Data lines:
--------

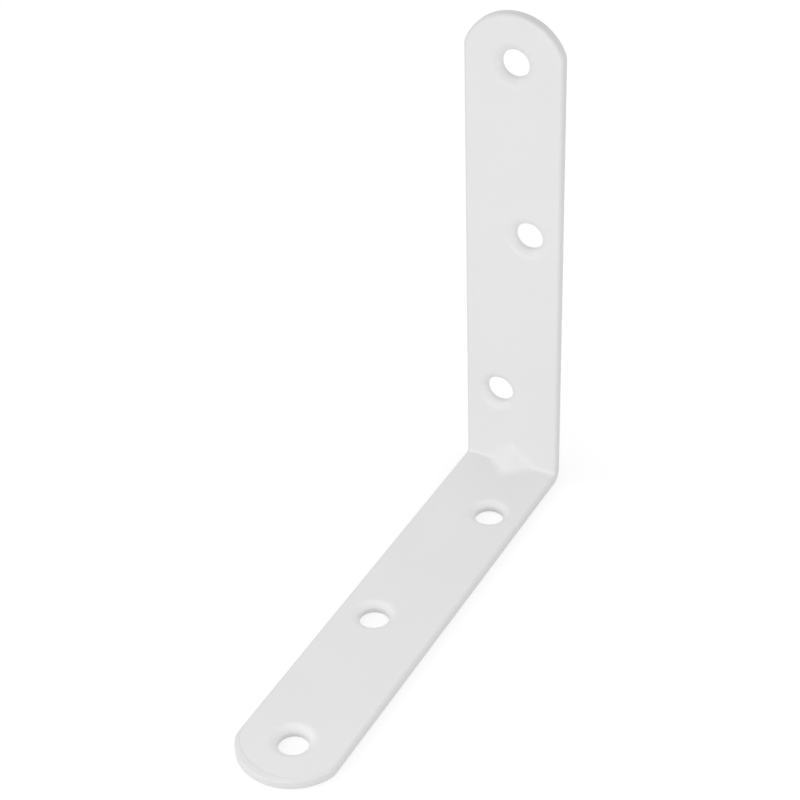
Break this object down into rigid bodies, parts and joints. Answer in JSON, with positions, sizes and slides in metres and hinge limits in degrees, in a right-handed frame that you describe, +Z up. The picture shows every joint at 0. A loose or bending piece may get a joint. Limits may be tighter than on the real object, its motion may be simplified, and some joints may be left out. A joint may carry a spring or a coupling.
{
  "type": "angle bracket",
  "caption": "White painted steel angle bracket: a flat strip with round ends, folded at a right angle and stiffened by a pressed dart, with staggered countersunk screw holes.",
  "frame": {"origin": "the outside corner of the fold, where the planes of the back and the underside meet, at the middle of the strip's width", "axes": "+X along the lower arm, +Z up along the upper arm, +Y across the width"},
  "size_m": [0.1, 0.0196, 0.1],
  "materials": {
    "white_paint": "smooth semi-gloss white paint on steel, soft at the edges"
  },
  "bodies": {
    "root": {"bracket": "white_paint"}
  },
  "joints": []
}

--------

Exercise aim: Extract all of the data above without altering anything.

Complete answer:
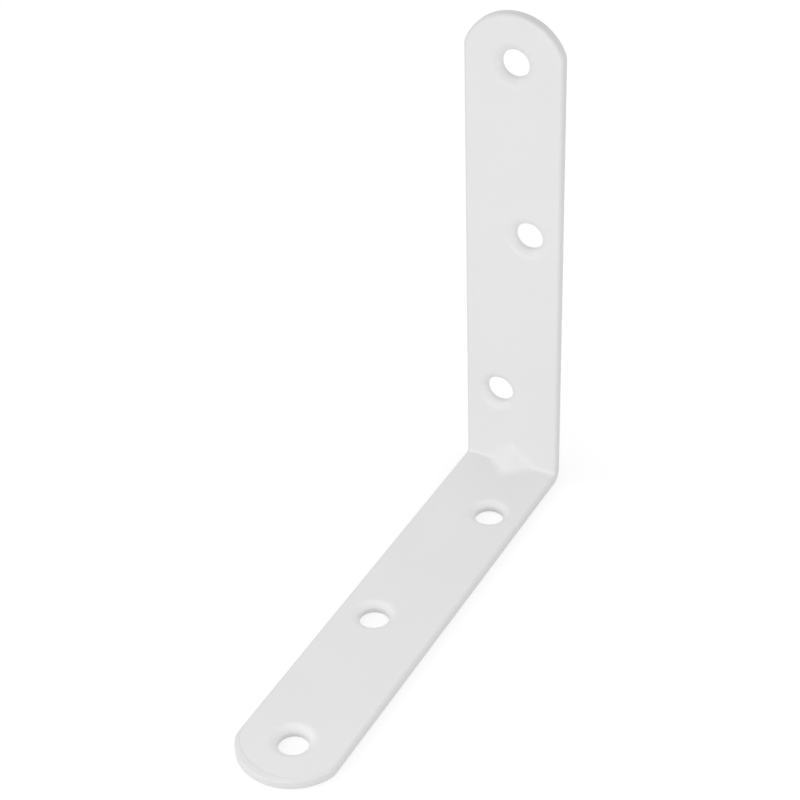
Break this object down into rigid bodies, parts and joints. Answer in JSON, with positions, sizes and slides in metres and hinge limits in degrees, in a right-handed frame that you describe, +Z up. The picture shows every joint at 0. A loose or bending piece may get a joint. Limits may be tighter than on the real object, its motion may be simplified, and some joints may be left out. A joint may carry a spring or a coupling.
{
  "type": "angle bracket",
  "caption": "White painted steel angle bracket: a flat strip with round ends, folded at a right angle and stiffened by a pressed dart, with staggered countersunk screw holes.",
  "frame": {"origin": "the outside corner of the fold, where the planes of the back and the underside meet, at the middle of the strip's width", "axes": "+X along the lower arm, +Z up along the upper arm, +Y across the width"},
  "size_m": [0.1, 0.0196, 0.1],
  "materials": {
    "white_paint": "smooth semi-gloss white paint on steel, soft at the edges"
  },
  "bodies": {
    "root": {"bracket": "white_paint"}
  },
  "joints": []
}